(DIRECTION)
Exactly and only the lines from the one containing "Write part 3" through the one containing "bpy.context.scene.camera = made" are to be repeated, both ends included.
--- Begin ---
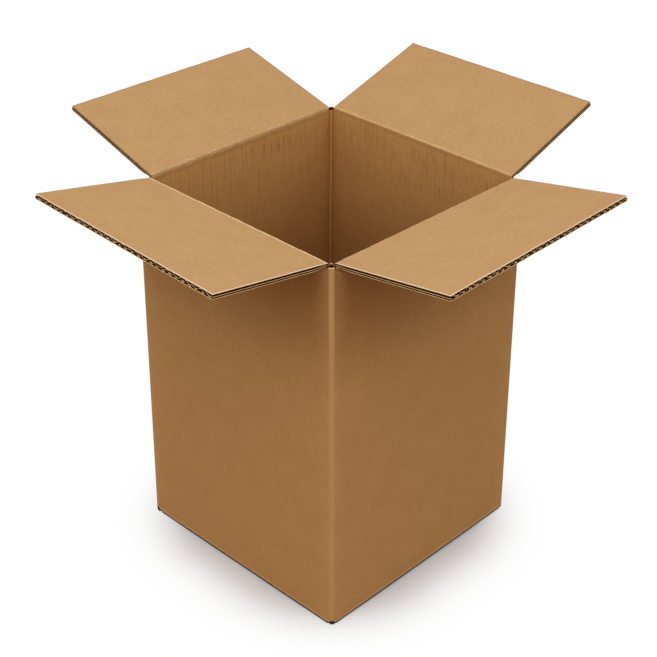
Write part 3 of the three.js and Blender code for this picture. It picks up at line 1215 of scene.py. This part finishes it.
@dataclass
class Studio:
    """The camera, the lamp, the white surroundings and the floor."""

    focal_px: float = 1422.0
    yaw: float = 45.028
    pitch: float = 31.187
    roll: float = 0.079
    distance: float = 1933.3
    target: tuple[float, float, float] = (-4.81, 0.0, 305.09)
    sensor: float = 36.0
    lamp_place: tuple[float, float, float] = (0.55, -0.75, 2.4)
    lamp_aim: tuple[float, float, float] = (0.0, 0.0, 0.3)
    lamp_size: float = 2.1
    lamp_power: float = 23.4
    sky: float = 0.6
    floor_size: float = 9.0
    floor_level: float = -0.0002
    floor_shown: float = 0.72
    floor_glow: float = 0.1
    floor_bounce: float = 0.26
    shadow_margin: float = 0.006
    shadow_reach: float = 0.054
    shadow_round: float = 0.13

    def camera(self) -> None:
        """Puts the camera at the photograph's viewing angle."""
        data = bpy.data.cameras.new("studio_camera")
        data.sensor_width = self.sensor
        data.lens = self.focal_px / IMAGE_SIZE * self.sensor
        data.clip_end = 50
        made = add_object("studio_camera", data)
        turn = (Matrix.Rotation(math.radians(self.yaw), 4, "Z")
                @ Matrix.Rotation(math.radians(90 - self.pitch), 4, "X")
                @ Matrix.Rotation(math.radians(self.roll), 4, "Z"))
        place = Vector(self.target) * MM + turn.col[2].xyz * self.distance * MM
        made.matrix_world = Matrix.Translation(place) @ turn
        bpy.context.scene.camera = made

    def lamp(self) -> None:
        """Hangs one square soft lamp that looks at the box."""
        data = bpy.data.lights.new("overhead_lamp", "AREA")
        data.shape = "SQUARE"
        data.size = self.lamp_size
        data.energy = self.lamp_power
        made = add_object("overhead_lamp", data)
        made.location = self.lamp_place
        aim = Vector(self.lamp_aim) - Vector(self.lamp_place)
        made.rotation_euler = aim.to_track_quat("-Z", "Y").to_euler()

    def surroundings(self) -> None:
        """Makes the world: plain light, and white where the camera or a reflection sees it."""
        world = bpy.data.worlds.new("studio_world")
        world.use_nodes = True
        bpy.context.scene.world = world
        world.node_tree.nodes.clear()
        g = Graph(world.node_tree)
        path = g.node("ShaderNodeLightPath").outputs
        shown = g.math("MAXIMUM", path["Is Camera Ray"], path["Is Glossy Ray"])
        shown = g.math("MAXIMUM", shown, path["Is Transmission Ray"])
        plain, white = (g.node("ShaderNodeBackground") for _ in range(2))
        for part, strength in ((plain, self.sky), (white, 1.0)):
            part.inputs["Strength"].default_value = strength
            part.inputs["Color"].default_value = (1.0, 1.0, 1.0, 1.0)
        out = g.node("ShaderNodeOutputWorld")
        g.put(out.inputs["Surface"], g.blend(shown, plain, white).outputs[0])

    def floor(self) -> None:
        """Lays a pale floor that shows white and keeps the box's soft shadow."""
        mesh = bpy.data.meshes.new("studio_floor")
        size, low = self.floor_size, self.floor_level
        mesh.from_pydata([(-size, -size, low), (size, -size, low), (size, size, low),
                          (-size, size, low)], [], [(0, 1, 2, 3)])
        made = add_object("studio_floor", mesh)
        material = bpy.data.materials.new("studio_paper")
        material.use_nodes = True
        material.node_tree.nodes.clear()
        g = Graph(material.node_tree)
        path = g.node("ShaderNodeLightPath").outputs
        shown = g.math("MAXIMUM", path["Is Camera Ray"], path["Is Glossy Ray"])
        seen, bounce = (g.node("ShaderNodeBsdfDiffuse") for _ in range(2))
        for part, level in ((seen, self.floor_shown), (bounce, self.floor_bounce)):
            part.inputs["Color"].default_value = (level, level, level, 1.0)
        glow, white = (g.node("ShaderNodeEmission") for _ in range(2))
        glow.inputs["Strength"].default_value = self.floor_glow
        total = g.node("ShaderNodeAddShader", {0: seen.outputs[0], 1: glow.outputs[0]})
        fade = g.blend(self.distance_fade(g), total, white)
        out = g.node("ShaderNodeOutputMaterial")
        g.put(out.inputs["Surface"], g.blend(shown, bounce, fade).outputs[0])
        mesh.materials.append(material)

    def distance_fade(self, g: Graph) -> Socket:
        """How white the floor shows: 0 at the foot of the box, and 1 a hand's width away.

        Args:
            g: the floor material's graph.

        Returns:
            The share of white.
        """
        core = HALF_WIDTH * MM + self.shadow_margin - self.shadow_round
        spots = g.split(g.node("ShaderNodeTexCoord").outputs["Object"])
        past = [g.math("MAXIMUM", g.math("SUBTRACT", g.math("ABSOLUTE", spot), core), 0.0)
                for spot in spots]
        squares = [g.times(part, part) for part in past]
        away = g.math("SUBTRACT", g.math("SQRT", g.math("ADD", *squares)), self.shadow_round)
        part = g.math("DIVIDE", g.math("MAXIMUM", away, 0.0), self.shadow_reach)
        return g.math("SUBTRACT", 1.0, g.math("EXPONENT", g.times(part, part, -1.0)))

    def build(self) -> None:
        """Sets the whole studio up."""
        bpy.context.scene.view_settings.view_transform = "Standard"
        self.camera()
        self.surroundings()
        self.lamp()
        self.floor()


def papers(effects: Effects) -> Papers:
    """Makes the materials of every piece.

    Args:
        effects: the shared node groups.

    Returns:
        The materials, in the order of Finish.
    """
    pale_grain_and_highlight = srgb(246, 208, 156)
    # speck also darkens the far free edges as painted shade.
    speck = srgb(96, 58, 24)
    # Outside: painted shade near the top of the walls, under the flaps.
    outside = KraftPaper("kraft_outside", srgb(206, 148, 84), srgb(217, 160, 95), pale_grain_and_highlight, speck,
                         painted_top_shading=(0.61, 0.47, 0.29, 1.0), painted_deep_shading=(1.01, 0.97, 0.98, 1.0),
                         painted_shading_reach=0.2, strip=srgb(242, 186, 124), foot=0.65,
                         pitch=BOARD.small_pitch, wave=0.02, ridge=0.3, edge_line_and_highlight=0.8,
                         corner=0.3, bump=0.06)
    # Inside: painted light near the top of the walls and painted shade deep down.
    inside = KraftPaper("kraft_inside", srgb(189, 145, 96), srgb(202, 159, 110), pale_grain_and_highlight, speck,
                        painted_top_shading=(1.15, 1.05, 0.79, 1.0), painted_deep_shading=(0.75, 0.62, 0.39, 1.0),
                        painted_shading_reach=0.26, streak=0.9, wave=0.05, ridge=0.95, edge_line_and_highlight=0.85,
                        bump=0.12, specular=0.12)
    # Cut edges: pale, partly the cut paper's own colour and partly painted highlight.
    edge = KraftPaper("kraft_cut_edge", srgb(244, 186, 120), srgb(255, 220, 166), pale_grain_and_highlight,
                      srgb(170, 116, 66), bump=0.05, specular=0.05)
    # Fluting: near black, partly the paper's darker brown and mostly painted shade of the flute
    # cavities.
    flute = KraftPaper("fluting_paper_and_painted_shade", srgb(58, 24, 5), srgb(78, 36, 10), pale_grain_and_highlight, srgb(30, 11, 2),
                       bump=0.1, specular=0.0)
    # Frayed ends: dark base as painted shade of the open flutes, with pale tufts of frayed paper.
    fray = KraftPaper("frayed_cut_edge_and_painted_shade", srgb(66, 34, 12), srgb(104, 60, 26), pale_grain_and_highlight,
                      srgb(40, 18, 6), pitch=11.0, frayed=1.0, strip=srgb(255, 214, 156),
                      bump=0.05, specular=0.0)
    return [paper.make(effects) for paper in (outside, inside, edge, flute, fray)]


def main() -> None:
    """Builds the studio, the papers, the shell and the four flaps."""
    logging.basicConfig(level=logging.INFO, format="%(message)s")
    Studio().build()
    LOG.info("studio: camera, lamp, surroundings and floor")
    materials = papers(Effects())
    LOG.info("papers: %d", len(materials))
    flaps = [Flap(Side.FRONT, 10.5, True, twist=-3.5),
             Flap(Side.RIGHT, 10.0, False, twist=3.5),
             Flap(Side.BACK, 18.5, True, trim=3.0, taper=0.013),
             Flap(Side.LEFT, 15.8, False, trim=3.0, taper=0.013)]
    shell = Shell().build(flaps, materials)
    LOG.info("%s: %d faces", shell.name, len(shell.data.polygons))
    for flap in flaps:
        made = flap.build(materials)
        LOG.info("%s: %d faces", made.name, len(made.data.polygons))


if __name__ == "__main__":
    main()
--- End ---
--- Begin ---
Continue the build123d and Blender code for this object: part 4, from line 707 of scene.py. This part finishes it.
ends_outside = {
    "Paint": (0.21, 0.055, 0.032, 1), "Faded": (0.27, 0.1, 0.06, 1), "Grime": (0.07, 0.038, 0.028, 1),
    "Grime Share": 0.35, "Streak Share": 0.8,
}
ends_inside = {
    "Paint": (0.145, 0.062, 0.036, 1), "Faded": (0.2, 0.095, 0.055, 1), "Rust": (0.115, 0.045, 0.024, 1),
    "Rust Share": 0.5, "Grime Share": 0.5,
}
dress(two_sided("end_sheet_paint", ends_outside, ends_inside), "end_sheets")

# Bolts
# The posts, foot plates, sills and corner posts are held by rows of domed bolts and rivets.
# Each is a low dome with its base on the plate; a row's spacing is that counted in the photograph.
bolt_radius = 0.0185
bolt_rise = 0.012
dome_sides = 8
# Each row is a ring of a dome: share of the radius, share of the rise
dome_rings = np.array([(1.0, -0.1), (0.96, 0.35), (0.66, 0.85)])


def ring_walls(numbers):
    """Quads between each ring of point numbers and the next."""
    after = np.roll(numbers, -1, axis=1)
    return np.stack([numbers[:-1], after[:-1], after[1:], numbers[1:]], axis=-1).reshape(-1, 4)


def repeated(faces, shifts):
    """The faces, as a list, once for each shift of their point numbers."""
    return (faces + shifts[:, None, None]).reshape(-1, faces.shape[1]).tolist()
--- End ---
(FINAL RESULT)
Write part 3 of the three.js and Blender code for this picture. It picks up at line 1215 of scene.py. This part finishes it.
@dataclass
class Studio:
    """The camera, the lamp, the white surroundings and the floor."""

    focal_px: float = 1422.0
    yaw: float = 45.028
    pitch: float = 31.187
    roll: float = 0.079
    distance: float = 1933.3
    target: tuple[float, float, float] = (-4.81, 0.0, 305.09)
    sensor: float = 36.0
    lamp_place: tuple[float, float, float] = (0.55, -0.75, 2.4)
    lamp_aim: tuple[float, float, float] = (0.0, 0.0, 0.3)
    lamp_size: float = 2.1
    lamp_power: float = 23.4
    sky: float = 0.6
    floor_size: float = 9.0
    floor_level: float = -0.0002
    floor_shown: float = 0.72
    floor_glow: float = 0.1
    floor_bounce: float = 0.26
    shadow_margin: float = 0.006
    shadow_reach: float = 0.054
    shadow_round: float = 0.13

    def camera(self) -> None:
        """Puts the camera at the photograph's viewing angle."""
        data = bpy.data.cameras.new("studio_camera")
        data.sensor_width = self.sensor
        data.lens = self.focal_px / IMAGE_SIZE * self.sensor
        data.clip_end = 50
        made = add_object("studio_camera", data)
        turn = (Matrix.Rotation(math.radians(self.yaw), 4, "Z")
                @ Matrix.Rotation(math.radians(90 - self.pitch), 4, "X")
                @ Matrix.Rotation(math.radians(self.roll), 4, "Z"))
        place = Vector(self.target) * MM + turn.col[2].xyz * self.distance * MM
        made.matrix_world = Matrix.Translation(place) @ turn
        bpy.context.scene.camera = made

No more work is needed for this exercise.